Weapons aren’t the only things carelessly scattered across Quantum Break’s campaign. Quantum Break also boasts a vast array of “Narrative Objects” to collect. Much like the steely blues of the visuals, these narrative objects by description alone sound vague and cold – it almost feels like a term used as a placeholder that they forgot to change for release. By scouring every nook and cranny you can find these objects that relate to characters in the story, emails/recordings that expand on what’s happening in the inner workings of Monarch, and upgrades in the shape of Chronon Particles. Although easy to find, there could be a few that sneak by as you hastily charge on through the story adding a little more replay value beyond the differing choices at the end of each section.
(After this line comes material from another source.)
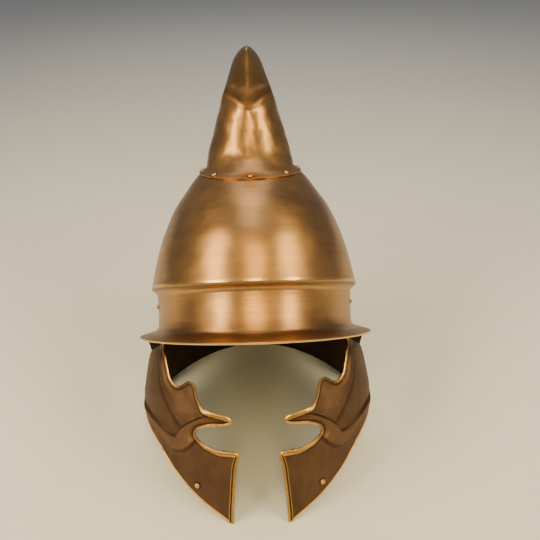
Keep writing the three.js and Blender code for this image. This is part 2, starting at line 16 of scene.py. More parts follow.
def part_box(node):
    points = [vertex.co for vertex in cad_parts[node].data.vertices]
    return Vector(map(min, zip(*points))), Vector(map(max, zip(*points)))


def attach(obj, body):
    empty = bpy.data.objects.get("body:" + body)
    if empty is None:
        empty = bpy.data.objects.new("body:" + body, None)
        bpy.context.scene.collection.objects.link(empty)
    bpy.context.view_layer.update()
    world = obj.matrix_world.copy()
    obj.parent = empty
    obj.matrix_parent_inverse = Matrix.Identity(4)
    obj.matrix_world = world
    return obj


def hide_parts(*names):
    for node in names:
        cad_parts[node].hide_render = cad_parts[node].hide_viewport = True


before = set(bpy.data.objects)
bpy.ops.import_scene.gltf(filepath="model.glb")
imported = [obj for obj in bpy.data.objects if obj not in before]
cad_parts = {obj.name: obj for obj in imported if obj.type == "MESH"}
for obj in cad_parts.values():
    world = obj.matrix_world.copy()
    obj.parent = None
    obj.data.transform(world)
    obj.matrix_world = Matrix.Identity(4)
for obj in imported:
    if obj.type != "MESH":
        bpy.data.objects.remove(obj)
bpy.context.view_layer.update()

As we said in the opening time is infinite, and by proxy so are the possibilities. The scope of a story when it comes to time travel can be complex, perplexing, and immersive yet Quantum Break plays it as simple, no as safe, as possible when it comes to taking risks and breaking the mold. It almost feels like the byproduct of a focus group, pleasing no one but trying to satisfy everyone at the same time. As the game progressed I couldn’t warm to the characters and to be quite honest I fell asleep during one of the TV episodes, something I wish was a joke. Quantum Break asks you to look at time from a different perspective, but being brutally honest these moments given for “reflection” are quite obviously points the game uses to buffer in more content in a game already riddled with loading screens. For all it’s technical marvel and time travel I struggled to find the time for Quantum Break, ultimately failing to warm to what was on offer.